(Bloomberg) — The consumers likely to shop for qualified health plans (QHPs) on the new public health insurance exchanges are thriftier than the general public, with more picking health plans based on price rather than their choice of doctors, according to researchers at the Henry J. Kaiser Family Foundation.
While the general public prefers more expensive plans that cover a broader range of doctors and hospitals, 54 percent of those who are uninsured or who buy their own coverage select plans that cost less, even if they have less say in providers, the Kaiser researchers reported today in a survey summary.
Only 35 percent of that group — the QHPs’ target audience — would pick a more expensive plan with a bigger provider network.
“The individual market has always been more sensitive to costs,” Dan Mendelson, chief executive officer of the Washington-based consultant Avalere Health, said in a telephone interview. “They’re not used to relying on their employer to take care of them, they generally have less predictable income and they are more accustomed to paying out of pocket.”
As millions of Americans shop for QHPs through the exchanges created by the Patient Protection and Affordable Care Act (PPACA), consumers, insurers and providers are paying attention to the balance between cost and coverage.
Insurers say “narrow network” plans, which limit the number of doctors and hospitals covered, help to keep premiums low, while providers left out of the networks are worried about lost patient volume.
Narrow-network plans have proliferated on the public insurance marketplaces to cater to the preferences of PPACA exchange consumers.
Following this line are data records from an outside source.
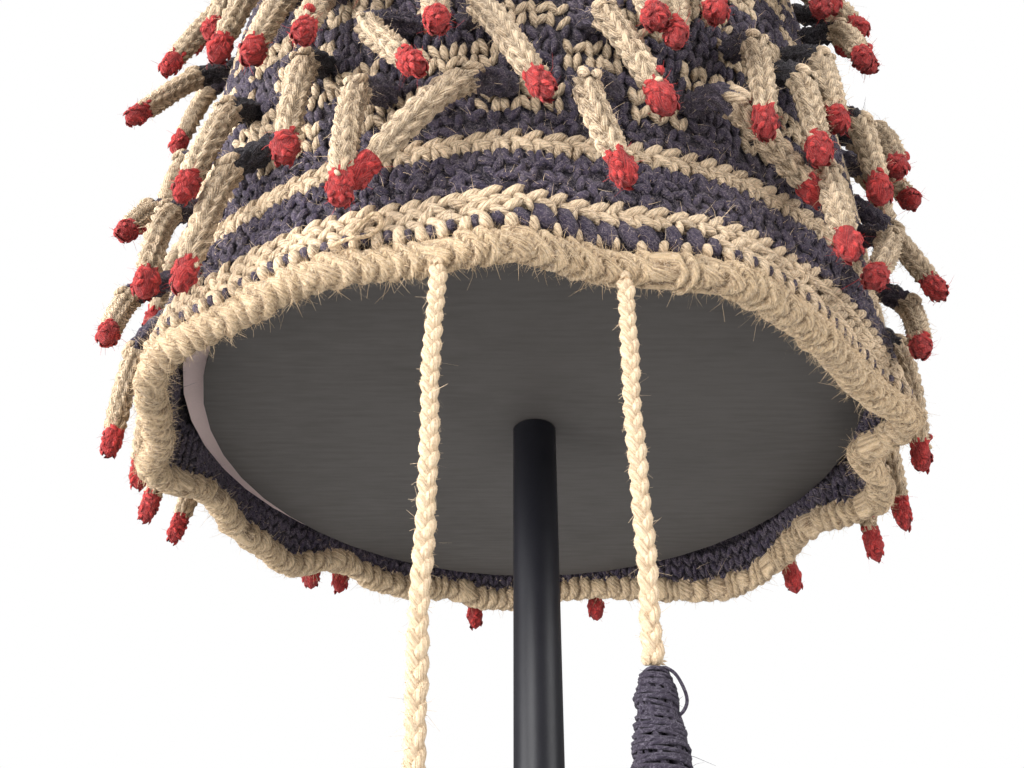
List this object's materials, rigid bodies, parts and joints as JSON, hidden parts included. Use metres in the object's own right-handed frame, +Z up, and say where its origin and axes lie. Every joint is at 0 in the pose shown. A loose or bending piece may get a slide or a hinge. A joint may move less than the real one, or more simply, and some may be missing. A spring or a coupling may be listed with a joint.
{
  "type": "prestige hat on a display stand",
  "caption": "Domed crocheted prestige hat with a rolled edge, hanging burls and two tasselled chin cords, on a plain round display stand.",
  "frame": {"origin": "middle of the stand's round base, on its underside, on the rod's axis", "axes": "+Z up along the rod; -Y towards the hat's front, where the two chin cords hang; +X to the right as seen from the front"},
  "size_m": [0.2327, 0.2407, 0.5133],
  "materials": {
    "black_steel": "satin black paint",
    "grey_plate": "matt dark grey painted board",
    "pale_board": "pale matt foam board",
    "navy_yarn": "crocheted matt cotton, faded navy with tan rows",
    "tan_yarn": "wound matt cotton, natural tan",
    "burl_yarn": "crocheted matt cotton, tan with navy roots and red tips",
    "cord_yarn": "plaited matt cotton, pale tan"
  },
  "bodies": {
    "root": {"stand_base": "black_steel", "stand_rod": "black_steel", "stand_plate": "grey_plate", "support_board": "pale_board", "crown_dome": "navy_yarn", "crown": "navy_yarn", "crown_band": "navy_yarn", "edge_roll": "tan_yarn", "burl_coat": "burl_yarn", "chin_cord_left": "cord_yarn", "chin_cord_right": "cord_yarn", "tassel_left": "navy_yarn", "tassel_right": "navy_yarn"}
  },
  "joints": []
}
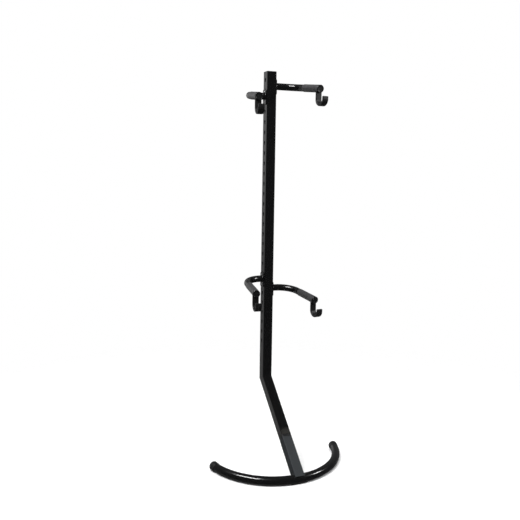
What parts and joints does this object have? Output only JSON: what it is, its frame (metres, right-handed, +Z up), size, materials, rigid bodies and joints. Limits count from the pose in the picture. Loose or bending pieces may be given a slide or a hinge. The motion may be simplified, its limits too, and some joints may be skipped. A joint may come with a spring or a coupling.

The government yesterday said 4 million people have now enrolled in QHPs for 2014 through the exchanges. Open enrollment ends March 31.
About 70 percent of plans on the public exchanges are “narrow” or “ultra-narrow” plans, according to a December study by consultants at McKinsey & Co. The consultants found that incumbent companies were offering three times as many narrow plans as they did prior to PPACA.
The narrow plans have also caught the attention of small employers and will soon become a staple of the industry outside of the public exchanges, Mendelson said.
“They really do move the needle,” he said. “When a small employer looks over at the rates quoted on the exchanges, they’re interested.”
A majority of small businesses would select a plan with a narrow network if they could save 5 percent of the costs, according to an October study of small businesses, published in health policy journal Health Affairs.
Next year, insurers may be required to expand the number of doctors and hospitals included in their plans, increasing their coverage to 30 percent of “essential community providers” from 20 percent this year, the U.S. Department of Health and Human Services (HHS) said this month. The insurance industry argues this requirement may lead to a rise in premium prices.
“It is important to ensure patients can continue to benefit from the high-value provider networks health plans have established, which are helping to improve quality and mitigate cost increases for consumers as the new health care reforms are taking effect,” Clare Krusing, spokeswoman for the America’s Health Insurance Plans said in a telephone interview.